■ Given exercise ■
Repeat exactly each line of the data provided below.

--- Start Information provided ---

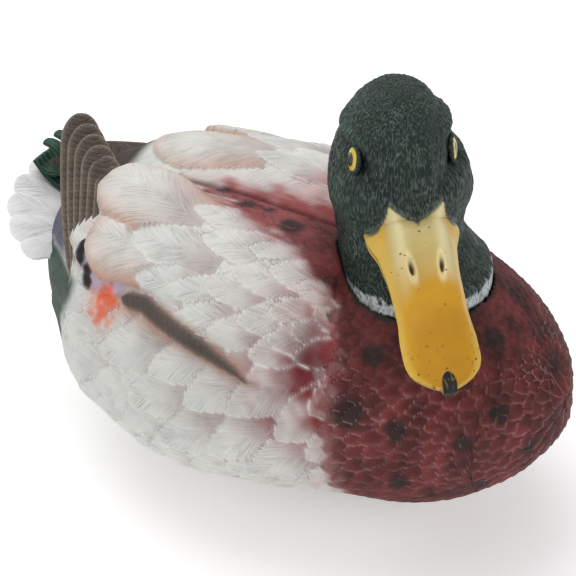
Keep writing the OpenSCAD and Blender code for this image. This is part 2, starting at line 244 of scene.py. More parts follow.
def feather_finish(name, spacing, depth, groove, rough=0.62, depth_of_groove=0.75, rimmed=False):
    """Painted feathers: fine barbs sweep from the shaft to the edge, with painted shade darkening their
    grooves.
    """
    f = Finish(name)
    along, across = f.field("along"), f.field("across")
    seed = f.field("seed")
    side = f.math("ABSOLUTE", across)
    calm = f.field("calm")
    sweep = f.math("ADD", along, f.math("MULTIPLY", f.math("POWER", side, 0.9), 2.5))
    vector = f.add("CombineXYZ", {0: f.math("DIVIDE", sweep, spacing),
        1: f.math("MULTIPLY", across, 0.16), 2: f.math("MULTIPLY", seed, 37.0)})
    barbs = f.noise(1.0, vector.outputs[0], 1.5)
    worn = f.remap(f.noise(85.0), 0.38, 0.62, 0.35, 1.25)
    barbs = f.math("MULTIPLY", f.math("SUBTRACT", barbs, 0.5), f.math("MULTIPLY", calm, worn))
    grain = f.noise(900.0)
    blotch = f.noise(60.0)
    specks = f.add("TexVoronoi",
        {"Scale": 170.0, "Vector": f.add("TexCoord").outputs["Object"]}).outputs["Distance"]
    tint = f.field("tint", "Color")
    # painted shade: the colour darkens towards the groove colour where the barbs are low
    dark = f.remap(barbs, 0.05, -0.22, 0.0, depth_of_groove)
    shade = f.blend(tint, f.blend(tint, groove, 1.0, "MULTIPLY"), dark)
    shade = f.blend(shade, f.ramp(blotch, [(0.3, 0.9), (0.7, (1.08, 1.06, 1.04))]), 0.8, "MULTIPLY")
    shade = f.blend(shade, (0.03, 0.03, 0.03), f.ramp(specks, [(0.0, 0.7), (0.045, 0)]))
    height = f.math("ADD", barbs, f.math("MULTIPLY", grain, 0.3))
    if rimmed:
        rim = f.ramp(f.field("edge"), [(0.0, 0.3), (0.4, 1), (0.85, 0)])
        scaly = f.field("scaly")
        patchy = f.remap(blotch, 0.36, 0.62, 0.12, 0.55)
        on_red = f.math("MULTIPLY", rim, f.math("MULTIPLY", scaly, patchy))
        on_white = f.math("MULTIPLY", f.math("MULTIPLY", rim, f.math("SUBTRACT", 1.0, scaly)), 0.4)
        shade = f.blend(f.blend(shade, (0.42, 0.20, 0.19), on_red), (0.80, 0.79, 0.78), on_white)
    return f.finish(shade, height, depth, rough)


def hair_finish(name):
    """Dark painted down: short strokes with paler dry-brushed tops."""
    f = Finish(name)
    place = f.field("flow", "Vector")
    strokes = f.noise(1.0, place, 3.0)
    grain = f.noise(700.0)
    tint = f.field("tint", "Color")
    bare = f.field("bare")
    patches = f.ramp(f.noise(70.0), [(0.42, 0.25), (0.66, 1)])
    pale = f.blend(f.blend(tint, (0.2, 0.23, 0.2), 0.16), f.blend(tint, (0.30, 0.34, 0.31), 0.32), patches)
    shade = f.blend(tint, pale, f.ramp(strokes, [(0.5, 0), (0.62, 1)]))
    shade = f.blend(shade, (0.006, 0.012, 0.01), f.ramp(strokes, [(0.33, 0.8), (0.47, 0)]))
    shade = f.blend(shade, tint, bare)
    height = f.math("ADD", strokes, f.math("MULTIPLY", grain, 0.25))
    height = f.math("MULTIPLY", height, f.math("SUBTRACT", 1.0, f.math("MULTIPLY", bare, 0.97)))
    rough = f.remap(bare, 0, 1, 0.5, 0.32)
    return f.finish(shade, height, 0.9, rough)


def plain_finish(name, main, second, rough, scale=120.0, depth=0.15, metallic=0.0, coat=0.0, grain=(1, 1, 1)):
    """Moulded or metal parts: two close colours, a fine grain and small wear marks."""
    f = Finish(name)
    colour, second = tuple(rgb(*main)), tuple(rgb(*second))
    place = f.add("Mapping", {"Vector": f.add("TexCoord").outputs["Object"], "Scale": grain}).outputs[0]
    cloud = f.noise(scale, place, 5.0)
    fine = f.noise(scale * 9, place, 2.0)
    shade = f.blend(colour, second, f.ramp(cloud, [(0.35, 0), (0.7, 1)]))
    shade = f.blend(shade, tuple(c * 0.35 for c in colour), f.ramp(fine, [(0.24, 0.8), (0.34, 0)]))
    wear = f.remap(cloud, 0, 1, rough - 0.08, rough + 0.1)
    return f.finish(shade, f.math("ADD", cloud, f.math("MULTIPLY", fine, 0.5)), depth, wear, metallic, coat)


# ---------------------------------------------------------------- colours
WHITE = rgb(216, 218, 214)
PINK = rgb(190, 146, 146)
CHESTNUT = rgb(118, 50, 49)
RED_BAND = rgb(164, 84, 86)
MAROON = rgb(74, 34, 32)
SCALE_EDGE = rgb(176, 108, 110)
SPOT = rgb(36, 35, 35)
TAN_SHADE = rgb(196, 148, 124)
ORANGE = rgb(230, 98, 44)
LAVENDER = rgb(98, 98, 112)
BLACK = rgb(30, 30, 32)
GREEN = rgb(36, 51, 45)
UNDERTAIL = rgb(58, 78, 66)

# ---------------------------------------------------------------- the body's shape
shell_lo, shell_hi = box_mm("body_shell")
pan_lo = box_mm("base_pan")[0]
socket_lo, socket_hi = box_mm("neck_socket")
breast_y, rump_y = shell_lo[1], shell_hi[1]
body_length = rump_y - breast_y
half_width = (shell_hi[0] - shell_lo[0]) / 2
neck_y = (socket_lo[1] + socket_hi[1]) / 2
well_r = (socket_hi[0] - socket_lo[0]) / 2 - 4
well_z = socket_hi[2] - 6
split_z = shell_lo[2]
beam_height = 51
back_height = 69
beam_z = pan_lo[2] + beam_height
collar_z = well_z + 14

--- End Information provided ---

■ Response to this task ■
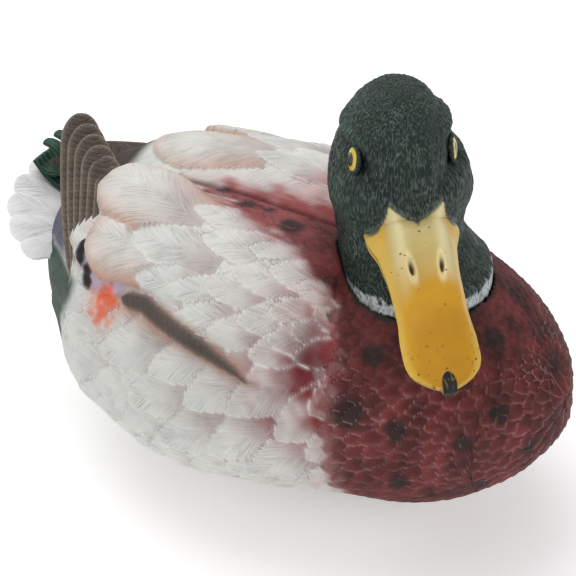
Keep writing the OpenSCAD and Blender code for this image. This is part 2, starting at line 244 of scene.py. More parts follow.
def feather_finish(name, spacing, depth, groove, rough=0.62, depth_of_groove=0.75, rimmed=False):
    """Painted feathers: fine barbs sweep from the shaft to the edge, with painted shade darkening their
    grooves.
    """
    f = Finish(name)
    along, across = f.field("along"), f.field("across")
    seed = f.field("seed")
    side = f.math("ABSOLUTE", across)
    calm = f.field("calm")
    sweep = f.math("ADD", along, f.math("MULTIPLY", f.math("POWER", side, 0.9), 2.5))
    vector = f.add("CombineXYZ", {0: f.math("DIVIDE", sweep, spacing),
        1: f.math("MULTIPLY", across, 0.16), 2: f.math("MULTIPLY", seed, 37.0)})
    barbs = f.noise(1.0, vector.outputs[0], 1.5)
    worn = f.remap(f.noise(85.0), 0.38, 0.62, 0.35, 1.25)
    barbs = f.math("MULTIPLY", f.math("SUBTRACT", barbs, 0.5), f.math("MULTIPLY", calm, worn))
    grain = f.noise(900.0)
    blotch = f.noise(60.0)
    specks = f.add("TexVoronoi",
        {"Scale": 170.0, "Vector": f.add("TexCoord").outputs["Object"]}).outputs["Distance"]
    tint = f.field("tint", "Color")
    # painted shade: the colour darkens towards the groove colour where the barbs are low
    dark = f.remap(barbs, 0.05, -0.22, 0.0, depth_of_groove)
    shade = f.blend(tint, f.blend(tint, groove, 1.0, "MULTIPLY"), dark)
    shade = f.blend(shade, f.ramp(blotch, [(0.3, 0.9), (0.7, (1.08, 1.06, 1.04))]), 0.8, "MULTIPLY")
    shade = f.blend(shade, (0.03, 0.03, 0.03), f.ramp(specks, [(0.0, 0.7), (0.045, 0)]))
    height = f.math("ADD", barbs, f.math("MULTIPLY", grain, 0.3))
    if rimmed:
        rim = f.ramp(f.field("edge"), [(0.0, 0.3), (0.4, 1), (0.85, 0)])
        scaly = f.field("scaly")
        patchy = f.remap(blotch, 0.36, 0.62, 0.12, 0.55)
        on_red = f.math("MULTIPLY", rim, f.math("MULTIPLY", scaly, patchy))
        on_white = f.math("MULTIPLY", f.math("MULTIPLY", rim, f.math("SUBTRACT", 1.0, scaly)), 0.4)
        shade = f.blend(f.blend(shade, (0.42, 0.20, 0.19), on_red), (0.80, 0.79, 0.78), on_white)
    return f.finish(shade, height, depth, rough)


def hair_finish(name):
    """Dark painted down: short strokes with paler dry-brushed tops."""
    f = Finish(name)
    place = f.field("flow", "Vector")
    strokes = f.noise(1.0, place, 3.0)
    grain = f.noise(700.0)
    tint = f.field("tint", "Color")
    bare = f.field("bare")
    patches = f.ramp(f.noise(70.0), [(0.42, 0.25), (0.66, 1)])
    pale = f.blend(f.blend(tint, (0.2, 0.23, 0.2), 0.16), f.blend(tint, (0.30, 0.34, 0.31), 0.32), patches)
    shade = f.blend(tint, pale, f.ramp(strokes, [(0.5, 0), (0.62, 1)]))
    shade = f.blend(shade, (0.006, 0.012, 0.01), f.ramp(strokes, [(0.33, 0.8), (0.47, 0)]))
    shade = f.blend(shade, tint, bare)
    height = f.math("ADD", strokes, f.math("MULTIPLY", grain, 0.25))
    height = f.math("MULTIPLY", height, f.math("SUBTRACT", 1.0, f.math("MULTIPLY", bare, 0.97)))
    rough = f.remap(bare, 0, 1, 0.5, 0.32)
    return f.finish(shade, height, 0.9, rough)


def plain_finish(name, main, second, rough, scale=120.0, depth=0.15, metallic=0.0, coat=0.0, grain=(1, 1, 1)):
    """Moulded or metal parts: two close colours, a fine grain and small wear marks."""
    f = Finish(name)
    colour, second = tuple(rgb(*main)), tuple(rgb(*second))
    place = f.add("Mapping", {"Vector": f.add("TexCoord").outputs["Object"], "Scale": grain}).outputs[0]
    cloud = f.noise(scale, place, 5.0)
    fine = f.noise(scale * 9, place, 2.0)
    shade = f.blend(colour, second, f.ramp(cloud, [(0.35, 0), (0.7, 1)]))
    shade = f.blend(shade, tuple(c * 0.35 for c in colour), f.ramp(fine, [(0.24, 0.8), (0.34, 0)]))
    wear = f.remap(cloud, 0, 1, rough - 0.08, rough + 0.1)
    return f.finish(shade, f.math("ADD", cloud, f.math("MULTIPLY", fine, 0.5)), depth, wear, metallic, coat)


# ---------------------------------------------------------------- colours
WHITE = rgb(216, 218, 214)
PINK = rgb(190, 146, 146)
CHESTNUT = rgb(118, 50, 49)
RED_BAND = rgb(164, 84, 86)
MAROON = rgb(74, 34, 32)
SCALE_EDGE = rgb(176, 108, 110)
SPOT = rgb(36, 35, 35)
TAN_SHADE = rgb(196, 148, 124)
ORANGE = rgb(230, 98, 44)
LAVENDER = rgb(98, 98, 112)
BLACK = rgb(30, 30, 32)
GREEN = rgb(36, 51, 45)
UNDERTAIL = rgb(58, 78, 66)

# ---------------------------------------------------------------- the body's shape
shell_lo, shell_hi = box_mm("body_shell")
pan_lo = box_mm("base_pan")[0]
socket_lo, socket_hi = box_mm("neck_socket")
breast_y, rump_y = shell_lo[1], shell_hi[1]
body_length = rump_y - breast_y
half_width = (shell_hi[0] - shell_lo[0]) / 2
neck_y = (socket_lo[1] + socket_hi[1]) / 2
well_r = (socket_hi[0] - socket_lo[0]) / 2 - 4
well_z = socket_hi[2] - 6
split_z = shell_lo[2]
beam_height = 51
back_height = 69
beam_z = pan_lo[2] + beam_height
collar_z = well_z + 14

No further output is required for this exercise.